The Shadow of the Sukanya Shantha Judgment

To understand the gravity of the challenge, one must revisit the Supreme Court's seminal judgment in Sukanya Shantha (2024) . In that case, the Court acknowledged the grim reality that Indian prisons are not neutral spaces but are rife with discrimination based on caste, community, gender, and socio-economic status. A significant portion of the judgment was dedicated to the historical plight of Denotified Tribes, who were once branded as "criminal tribes" under the draconian British-era Criminal Tribes Act.

The Sukanya Shantha ruling explicitly recognized that even after the repeal of the Act, the stigma persisted through terminology like “habitual offenders” in state prison manuals and preventive laws. The Court held that such classifications, if based on vague stereotypes rather than strict statutory safeguards, would be unconstitutional under Article 14 (Right to Equality) and Article 15(1) (Prohibition of Discrimination). It directed states to define "habitual offender" strictly in accordance with specific legislation, cautioning against arbitrary definitions that could be weaponized against vulnerable communities.

The intervenor argues that the new Madhya Pradesh Act does precisely what the Supreme Court warned against.

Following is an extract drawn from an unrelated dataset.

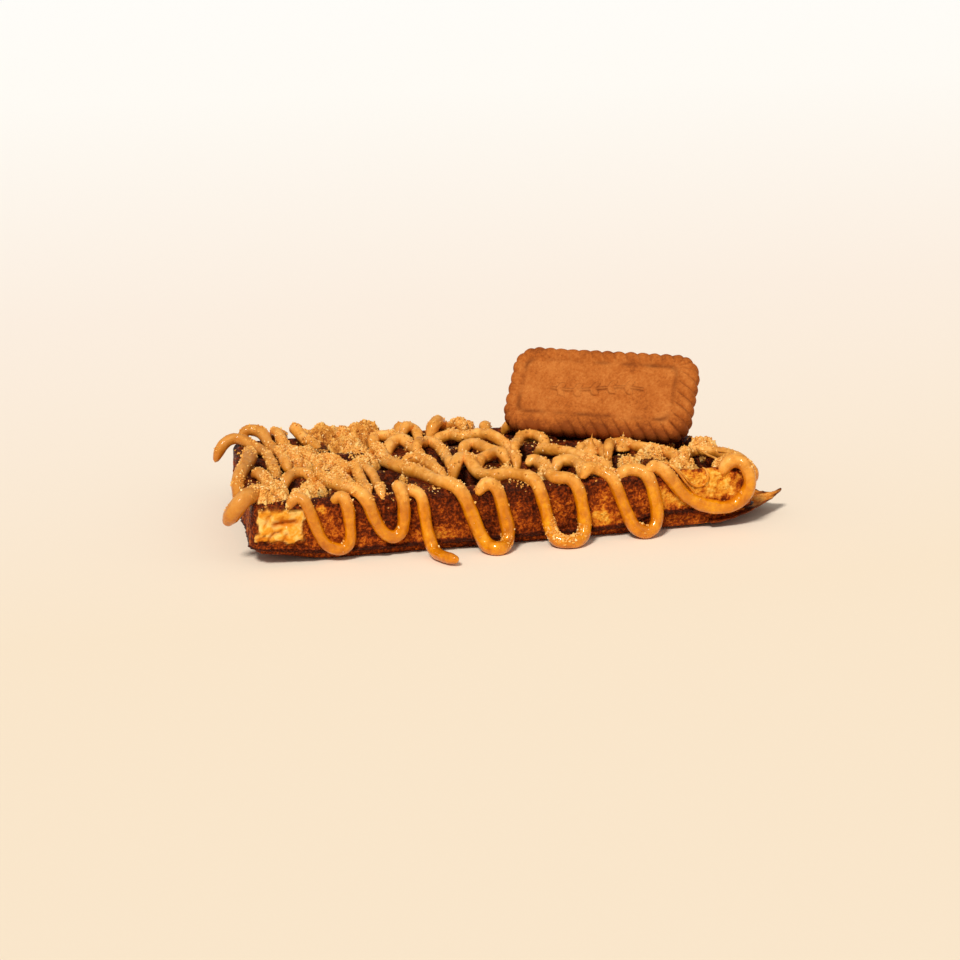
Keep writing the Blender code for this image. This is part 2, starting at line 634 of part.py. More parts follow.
def ringed_solid(name, layers, paint=None):
    """Closed solid from rings of equal count, the first and last filled"""
    verts, faces = [], []
    count = len(layers[0])
    for layer in layers:
        verts.extend(layer)
    for level in range(len(layers) - 1):
        for k in range(count):
            n = (k + 1) % count
            a, b = level * count, (level + 1) * count
            faces.append((a + k, a + n, b + n, b + k))
    faces.append(tuple(range(count - 1, -1, -1)))
    faces.append(tuple(range((len(layers) - 1) * count, len(layers) * count)))
    return mesh_object(name, verts, faces, paint)


def build_biscuit(paint):
    place = biscuit_place()
    count = 4 * (BISCUIT_SCALLOPS + BISCUIT_SCALLOPS_SHORT)
    profile = [
        (1.2, 0.0, 0.15),
        (0.3, 0.9, 0.6),
        (0.0, 0.55 * BISCUIT_THICK, 1.0),
        (0.5, BISCUIT_THICK - 1.1, 1.0),
        (1.7, BISCUIT_THICK - 0.15, 0.7),
        (BISCUIT_BORDER - 0.9, BISCUIT_THICK, 0.25),
        (BISCUIT_BORDER, BISCUIT_THICK - PANEL_SUNK, 0.0),
    ]
    layers = []
    for inset, height, share in profile:
        ring = biscuit_outline(inset, SCALLOP_OUT * share, count)
        layers.append([place @ Vector((x, y + BISCUIT_WIDTH / 2, height)) for x, y in ring])
    return ringed_solid("biscuit", layers, paint)


def biscuit_seat():
    place = biscuit_place()
    gap = TOUCH_GAP
    ring = biscuit_outline(-gap - SCALLOP_OUT, 0.0, 40)
    layers = []
    for height in (-gap, BISCUIT_THICK + gap):
        layers.append([place @ Vector((x, y + BISCUIT_WIDTH / 2, height)) for x, y in ring])
    return ringed_solid("seat", layers)


def apply_boolean(target, operation, collection=None, other=None):
    step = target.modifiers.new("join", "BOOLEAN")
    step.operation = operation
    step.solver = "MANIFOLD"
    if collection:
        step.operand_type = "COLLECTION"
        step.collection = collection
    else:
        step.object = other
    bpy.context.view_layer.update()
    whole = bpy.data.meshes.new_from_object(target.evaluated_get(bpy.context.evaluated_depsgraph_get()))
    target.modifiers.clear()
    target.data = whole


def close_short_edges(work, shortest):
    """Closes edges too short to matter, where that leaves the surface closed"""
    for _ in range(4):
        closed = 0
        for edge in list(work.edges):
            if not edge.is_valid or edge.calc_length() >= shortest or len(edge.link_faces) != 2:
                continue
            ends = [{e.other_vert(v) for e in v.link_edges} for v in edge.verts]
            if len(ends[0] & ends[1]) != 2:
                continue
            bmesh.ops.collapse(work, edges=[edge])
            closed += 1
        if not closed:
            return


def keep_whole(target, smallest):
    """Keeps outer shells of real size, so scraps go and sealed hollows are filled"""
    work = bmesh.new()
    work.from_mesh(target.data)
    bmesh.ops.triangulate(work, faces=work.faces, quad_method="FIXED", ngon_method="EAR_CLIP")
    close_short_edges(work, SHORTEST_EDGE * MM)
    left = set(work.faces)
    while left:
        shell, front = set(), [left.pop()]
        while front:
            face = front.pop()
            shell.add(face)
            for edge in face.edges:
                for near in edge.link_faces:
                    if near in left:
                        left.discard(near)
                        front.append(near)
        volume = sum(f.verts[0].co.dot(f.verts[1].co.cross(f.verts[2].co)) for f in shell) / 6
        if volume < smallest:
            bmesh.ops.delete(work, geom=list(shell), context="FACES")
    loose = [v for v in work.verts if not v.link_faces]
    bmesh.ops.delete(work, geom=loose, context="VERTS")
    work.to_mesh(target.data)
    work.free()


baked = material("baked_waffle", (0.30, 0.12, 0.04), 0.7)
caramel = material("caramel_biscuit", (0.42, 0.17, 0.06), 0.85)
waffle = build_core(baked)
drizzle = bpy.data.collections.new("drizzle")
bpy.context.scene.collection.children.link(drizzle)
lay_drizzle(drizzle)
flap = batter_flap()
bpy.context.scene.collection.objects.unlink(flap)
drizzle.objects.link(flap)
apply_boolean(waffle, "UNION", collection=drizzle)
seat = biscuit_seat()
apply_boolean(waffle, "DIFFERENCE", other=seat)
for done in list(drizzle.objects) + [seat]:
    bpy.data.objects.remove(done, do_unlink=True)
bpy.data.collections.remove(drizzle)
keep_whole(waffle, 1.0e-8)
if not waffle.data.materials:
    waffle.data.materials.append(baked)
biscuit = build_biscuit(caramel)
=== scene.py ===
import math
import random

import bmesh
import bpy
import numpy as np
from mathutils import Matrix, Vector, noise


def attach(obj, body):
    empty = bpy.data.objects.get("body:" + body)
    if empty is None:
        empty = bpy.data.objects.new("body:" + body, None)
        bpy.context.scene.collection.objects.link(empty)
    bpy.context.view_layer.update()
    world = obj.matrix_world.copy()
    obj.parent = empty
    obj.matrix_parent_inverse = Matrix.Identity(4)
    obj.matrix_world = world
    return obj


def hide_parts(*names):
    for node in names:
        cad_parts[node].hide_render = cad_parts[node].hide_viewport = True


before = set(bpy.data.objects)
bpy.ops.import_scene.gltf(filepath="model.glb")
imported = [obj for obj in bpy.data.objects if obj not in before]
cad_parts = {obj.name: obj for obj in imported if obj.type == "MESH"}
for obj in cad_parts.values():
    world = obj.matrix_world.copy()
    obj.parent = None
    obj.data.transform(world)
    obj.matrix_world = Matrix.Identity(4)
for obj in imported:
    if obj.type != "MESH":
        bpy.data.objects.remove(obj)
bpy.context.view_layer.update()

mm = 0.001
print("frame loaded")


# Meshes

def addObject(name, data):
    made = bpy.data.objects.new(name, data)
    bpy.context.scene.collection.objects.link(made)
    return made


def addMesh(name, verts, faces):
    mesh = bpy.data.meshes.new(name)
    mesh.from_pydata([tuple(float(c) * mm for c in v) for v in verts], [], faces)
    mesh.validate()
    made = addObject(name, mesh)
    work = bmesh.new()
    work.from_mesh(mesh)
    bmesh.ops.recalc_face_normals(work, faces=work.faces)
    for face in work.faces:
        face.smooth = True
    work.to_mesh(mesh)
    work.free()
    return made


def ringFaces(lower, upper):
    # four-sided faces between two closed rings with the same number of points
    count = len(lower)
    return [(lower[k], lower[(k + 1) % count], upper[(k + 1) % count], upper[k]) for k in range(count)]


def fanFaces(ring, tip):
    return [(ring[k], ring[(k + 1) % len(ring)], tip) for k in range(len(ring))]


def sheetFaces(grid):
    faces = []
    for a, b in zip(grid, grid[1:]):
        for i in range(len(a) - 1):
            faces.append((a[i], a[i + 1], b[i + 1], b[i]))
    return faces


def sheetBorder(grid):
    right = [row[-1] for row in grid[1:]]
    left = [row[0] for row in grid[-2:0:-1]]
    return grid[0] + right + grid[-1][-2::-1] + left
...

Deconstructing the "Habitual Offender" Clause

At the heart of the legal challenge is the MP Act's definition of a habitual offender as: “prisoners who are sent to prison and correctional institutions repeatedly for their crimes.”

Senior Advocate Aparna Bhat, representing CPAProject, argued that this definition is constitutionally untenable for several reasons:

  • Void for Vagueness: The term "repeatedly" is not defined, leaving it to the absolute discretion of prison authorities. Does it mean twice? Three times? Over what period? This ambiguity allows for arbitrary application, particularly against DNTs who are historically over-policed and often arrested on suspicion rather than conviction.
  • Manifest Arbitrariness: The definition fails to distinguish between the nature or gravity of offenses. A person repeatedly imprisoned for minor offenses could be branded a "habitual offender" alongside someone convicted of heinous crimes, violating the principle of reasonable classification under Article 14.
  • Perpetuation of Stereotypes: For communities like DNTs, who face generational bias from law enforcement, this vague definition creates a high risk of being labeled "habitual offenders," leading to harsher treatment, denial of rights, and a cycle of incarceration. As the applicant submitted, "vague language employed in laws concerning habitual offenders was constitutionally suspect because it leads to authorites being able to exercise discretion in an unjust manner."

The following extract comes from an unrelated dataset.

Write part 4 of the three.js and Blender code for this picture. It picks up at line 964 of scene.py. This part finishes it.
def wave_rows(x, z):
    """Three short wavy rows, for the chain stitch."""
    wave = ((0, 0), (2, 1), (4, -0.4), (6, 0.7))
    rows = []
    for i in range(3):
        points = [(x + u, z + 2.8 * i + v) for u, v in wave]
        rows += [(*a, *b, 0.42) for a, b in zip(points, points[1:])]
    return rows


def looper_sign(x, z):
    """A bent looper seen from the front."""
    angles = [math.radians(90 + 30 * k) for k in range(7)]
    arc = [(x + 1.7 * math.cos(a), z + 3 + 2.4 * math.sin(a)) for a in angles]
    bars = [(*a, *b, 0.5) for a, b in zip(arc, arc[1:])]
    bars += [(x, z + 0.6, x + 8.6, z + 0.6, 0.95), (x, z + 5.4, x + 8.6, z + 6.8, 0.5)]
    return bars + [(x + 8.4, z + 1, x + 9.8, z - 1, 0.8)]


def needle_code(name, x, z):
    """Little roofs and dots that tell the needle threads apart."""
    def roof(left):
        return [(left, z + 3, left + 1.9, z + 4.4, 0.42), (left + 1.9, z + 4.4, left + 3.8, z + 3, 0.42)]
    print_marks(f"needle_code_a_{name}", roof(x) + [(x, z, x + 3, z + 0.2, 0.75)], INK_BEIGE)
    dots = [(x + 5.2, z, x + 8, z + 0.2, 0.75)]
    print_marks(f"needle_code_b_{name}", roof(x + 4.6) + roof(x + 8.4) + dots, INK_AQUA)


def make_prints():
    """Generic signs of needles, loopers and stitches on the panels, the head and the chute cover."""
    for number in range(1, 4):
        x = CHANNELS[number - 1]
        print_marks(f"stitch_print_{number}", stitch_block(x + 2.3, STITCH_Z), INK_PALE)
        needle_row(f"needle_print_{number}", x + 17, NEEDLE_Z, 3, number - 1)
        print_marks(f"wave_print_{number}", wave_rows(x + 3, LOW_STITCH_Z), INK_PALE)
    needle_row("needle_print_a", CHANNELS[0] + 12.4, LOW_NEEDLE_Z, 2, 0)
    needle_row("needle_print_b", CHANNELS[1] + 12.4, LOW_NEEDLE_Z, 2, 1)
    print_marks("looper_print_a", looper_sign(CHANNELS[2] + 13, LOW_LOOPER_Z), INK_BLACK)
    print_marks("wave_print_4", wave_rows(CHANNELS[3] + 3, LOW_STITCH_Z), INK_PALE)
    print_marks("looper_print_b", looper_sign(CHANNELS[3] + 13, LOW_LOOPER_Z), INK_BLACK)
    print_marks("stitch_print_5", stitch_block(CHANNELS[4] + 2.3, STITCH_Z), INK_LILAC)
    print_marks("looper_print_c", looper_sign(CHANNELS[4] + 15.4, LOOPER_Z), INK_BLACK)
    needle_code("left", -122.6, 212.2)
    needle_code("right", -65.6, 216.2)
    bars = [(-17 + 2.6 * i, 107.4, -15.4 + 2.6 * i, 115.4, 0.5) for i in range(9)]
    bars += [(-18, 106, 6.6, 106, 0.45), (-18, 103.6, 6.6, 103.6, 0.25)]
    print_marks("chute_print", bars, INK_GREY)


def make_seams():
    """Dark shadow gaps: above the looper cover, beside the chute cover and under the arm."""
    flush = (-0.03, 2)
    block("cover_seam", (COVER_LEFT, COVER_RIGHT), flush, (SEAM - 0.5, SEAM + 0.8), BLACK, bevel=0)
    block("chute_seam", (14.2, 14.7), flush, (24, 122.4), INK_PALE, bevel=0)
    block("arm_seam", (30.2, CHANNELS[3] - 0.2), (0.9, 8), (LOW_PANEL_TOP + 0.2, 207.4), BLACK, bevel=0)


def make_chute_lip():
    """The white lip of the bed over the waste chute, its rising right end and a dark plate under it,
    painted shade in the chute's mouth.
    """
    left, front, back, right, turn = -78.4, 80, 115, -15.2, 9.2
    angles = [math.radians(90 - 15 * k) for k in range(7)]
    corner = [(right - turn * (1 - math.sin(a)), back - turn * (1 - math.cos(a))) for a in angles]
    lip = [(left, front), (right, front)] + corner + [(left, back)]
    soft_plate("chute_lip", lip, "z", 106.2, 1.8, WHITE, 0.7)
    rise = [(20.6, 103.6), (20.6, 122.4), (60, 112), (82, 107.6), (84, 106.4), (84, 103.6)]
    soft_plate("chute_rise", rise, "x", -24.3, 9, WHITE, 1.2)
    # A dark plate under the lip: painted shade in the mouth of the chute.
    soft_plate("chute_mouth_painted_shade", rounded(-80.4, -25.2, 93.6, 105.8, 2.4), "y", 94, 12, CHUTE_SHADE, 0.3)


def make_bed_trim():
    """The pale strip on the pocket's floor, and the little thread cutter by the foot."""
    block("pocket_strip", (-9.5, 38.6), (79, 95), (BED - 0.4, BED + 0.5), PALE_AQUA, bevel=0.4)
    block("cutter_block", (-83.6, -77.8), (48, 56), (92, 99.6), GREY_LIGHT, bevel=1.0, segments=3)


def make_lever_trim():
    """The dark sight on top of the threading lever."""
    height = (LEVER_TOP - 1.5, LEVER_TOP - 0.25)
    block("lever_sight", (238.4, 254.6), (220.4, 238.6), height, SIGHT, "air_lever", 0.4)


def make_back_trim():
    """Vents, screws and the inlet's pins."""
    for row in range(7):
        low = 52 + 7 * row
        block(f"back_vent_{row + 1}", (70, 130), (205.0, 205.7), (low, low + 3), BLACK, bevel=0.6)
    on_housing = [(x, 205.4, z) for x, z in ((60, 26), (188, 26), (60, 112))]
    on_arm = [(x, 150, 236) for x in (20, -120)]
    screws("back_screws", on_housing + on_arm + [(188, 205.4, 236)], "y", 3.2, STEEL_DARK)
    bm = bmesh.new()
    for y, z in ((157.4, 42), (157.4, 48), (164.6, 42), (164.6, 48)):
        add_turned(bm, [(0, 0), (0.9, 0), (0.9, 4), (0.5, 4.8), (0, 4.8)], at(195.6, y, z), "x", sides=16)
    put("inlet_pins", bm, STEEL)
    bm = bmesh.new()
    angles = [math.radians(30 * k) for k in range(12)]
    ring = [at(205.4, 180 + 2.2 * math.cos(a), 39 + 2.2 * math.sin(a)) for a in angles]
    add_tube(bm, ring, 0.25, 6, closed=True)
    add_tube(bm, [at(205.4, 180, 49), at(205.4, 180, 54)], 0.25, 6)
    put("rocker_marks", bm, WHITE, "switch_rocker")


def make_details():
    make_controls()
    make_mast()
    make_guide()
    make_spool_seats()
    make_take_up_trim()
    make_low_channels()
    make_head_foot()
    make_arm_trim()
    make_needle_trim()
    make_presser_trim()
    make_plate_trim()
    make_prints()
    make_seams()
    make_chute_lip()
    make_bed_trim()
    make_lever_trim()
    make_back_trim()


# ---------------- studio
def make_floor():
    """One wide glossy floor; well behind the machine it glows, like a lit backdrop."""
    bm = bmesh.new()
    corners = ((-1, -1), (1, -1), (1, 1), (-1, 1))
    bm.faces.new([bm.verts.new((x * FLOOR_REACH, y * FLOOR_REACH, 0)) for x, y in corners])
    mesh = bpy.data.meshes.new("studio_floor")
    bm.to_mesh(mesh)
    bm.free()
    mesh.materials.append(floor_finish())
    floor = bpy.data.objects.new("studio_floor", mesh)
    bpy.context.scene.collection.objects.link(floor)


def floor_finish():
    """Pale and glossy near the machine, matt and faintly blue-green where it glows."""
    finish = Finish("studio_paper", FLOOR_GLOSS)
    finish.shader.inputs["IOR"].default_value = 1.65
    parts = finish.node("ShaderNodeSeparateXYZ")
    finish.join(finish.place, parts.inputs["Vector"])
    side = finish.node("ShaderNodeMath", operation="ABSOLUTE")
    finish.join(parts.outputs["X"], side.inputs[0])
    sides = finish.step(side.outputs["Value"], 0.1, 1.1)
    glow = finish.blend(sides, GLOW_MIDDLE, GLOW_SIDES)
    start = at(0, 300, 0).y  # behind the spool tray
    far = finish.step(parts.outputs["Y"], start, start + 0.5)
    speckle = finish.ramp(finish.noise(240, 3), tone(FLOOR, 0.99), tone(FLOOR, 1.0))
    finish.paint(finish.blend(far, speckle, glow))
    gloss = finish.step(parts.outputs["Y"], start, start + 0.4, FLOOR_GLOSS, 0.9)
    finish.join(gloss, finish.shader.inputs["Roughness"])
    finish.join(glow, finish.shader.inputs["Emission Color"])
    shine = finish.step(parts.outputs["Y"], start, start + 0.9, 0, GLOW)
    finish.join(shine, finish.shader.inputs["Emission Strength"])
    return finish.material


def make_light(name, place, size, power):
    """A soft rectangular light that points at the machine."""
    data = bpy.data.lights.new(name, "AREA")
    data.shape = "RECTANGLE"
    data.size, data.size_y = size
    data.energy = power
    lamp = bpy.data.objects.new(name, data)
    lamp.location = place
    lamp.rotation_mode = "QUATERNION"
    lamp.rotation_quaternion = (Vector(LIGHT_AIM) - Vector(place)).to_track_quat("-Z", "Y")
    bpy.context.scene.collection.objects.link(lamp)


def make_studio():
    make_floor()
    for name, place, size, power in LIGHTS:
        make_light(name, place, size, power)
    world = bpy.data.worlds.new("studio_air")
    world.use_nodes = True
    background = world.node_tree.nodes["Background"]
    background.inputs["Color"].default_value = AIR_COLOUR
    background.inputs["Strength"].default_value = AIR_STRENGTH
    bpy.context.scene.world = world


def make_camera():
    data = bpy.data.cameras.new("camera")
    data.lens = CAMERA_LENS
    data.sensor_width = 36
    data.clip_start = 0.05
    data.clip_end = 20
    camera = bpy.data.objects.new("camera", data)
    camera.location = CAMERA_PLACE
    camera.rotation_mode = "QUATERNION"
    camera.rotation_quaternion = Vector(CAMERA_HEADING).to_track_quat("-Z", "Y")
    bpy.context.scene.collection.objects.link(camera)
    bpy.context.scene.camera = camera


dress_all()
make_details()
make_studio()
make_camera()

Challenged Provisions: A System of Layered Discrimination

The intervention meticulously challenges specific sections of the MP Prison Act, arguing that they create a framework of systemic discrimination.

  • Section 6(3): Unreasonable Segregation This section mandates separate wards for "high-risk prisoners," "recidivists," and "habitual offenders." The intervenor contends that this collapses distinct categories of prisoners into one, treating differently situated individuals as a monolith. This lack of intelligent differentia, it is argued, is a direct violation of the equality code enshrined in Article 14.

  • Section 27(2): Flawed Classification This provision empowers a committee to classify prisoners, using "habitual offender" status as a key factor for sub-classification. Since the primary definition is itself flawed and arbitrary, its application in the classification process only intensifies the risk of discriminatory labeling and treatment.

  • Section 28: Denial of Parole, Furlough, and Liberty Perhaps the most draconian provision challenged is Section 28. It authorizes special "preventive measures" for habitual offenders, permits segregation based on vague "background records," and, most critically, denies them parole and furlough.

    This is a direct assault on Article 21 (Right to Life and Personal Liberty). The Supreme Court has repeatedly held that parole and furlough are not mere privileges but are substantive rights aimed at reformation and maintaining social ties. By disproportionately branding DNTs as habitual offenders, the law effectively creates a separate, harsher carceral regime for them, curtailing their personal liberty. The intervenor powerfully argued, "Section 28 is therefore unconstitutional for stipulating differential, rights restricting measures against denotified tribes through the proxy of 'habitual offenders' and for sanctioning discriminatory treatment against them."

  • Section 29: The Specter of Colonial Surveillance This section authorizes the surveillance of high-risk and habitual offenders even after their release. This includes tracking their movements, monitoring their associations, and interfering with their rehabilitation. The intervenor argues that this practice is a chilling echo of the colonial "criminal tracking" regime, which stigmatized DNTs for generations. Such post-release surveillance severely hampers an individual's ability to reintegrate into society, find employment, and live a life of dignity, thus violating the essence of Article 21.

Broader Implications for Constitutional Law and Prison Reform

The Supreme Court's decision to entertain this intervention signals its commitment to enforcing the Sukanya Shantha guidelines and addressing deep-rooted institutional biases. The outcome of this case will have far-reaching implications:

  • Setting a National Precedent: A ruling striking down these provisions could set a binding precedent for all states, forcing a re-evaluation of their prison manuals and habitual offender laws.
  • Strengthening the Vagueness Doctrine: The case offers the Court an opportunity to reinforce the doctrine that laws restricting liberty must be narrowly tailored and precisely defined.
  • Protecting Marginalized Communities: It is a crucial test of the judiciary's role in protecting historically oppressed communities from facially neutral laws that have a discriminatory impact.

The bench has asked the intervenor to file a substantial directions application, indicating that it is prepared to delve deep into the Act's constitutional validity and issue corrective measures. This case is no longer just about a single state's law; it is about the soul of India's criminal justice system and its promise of equality, dignity, and liberty for all its citizens.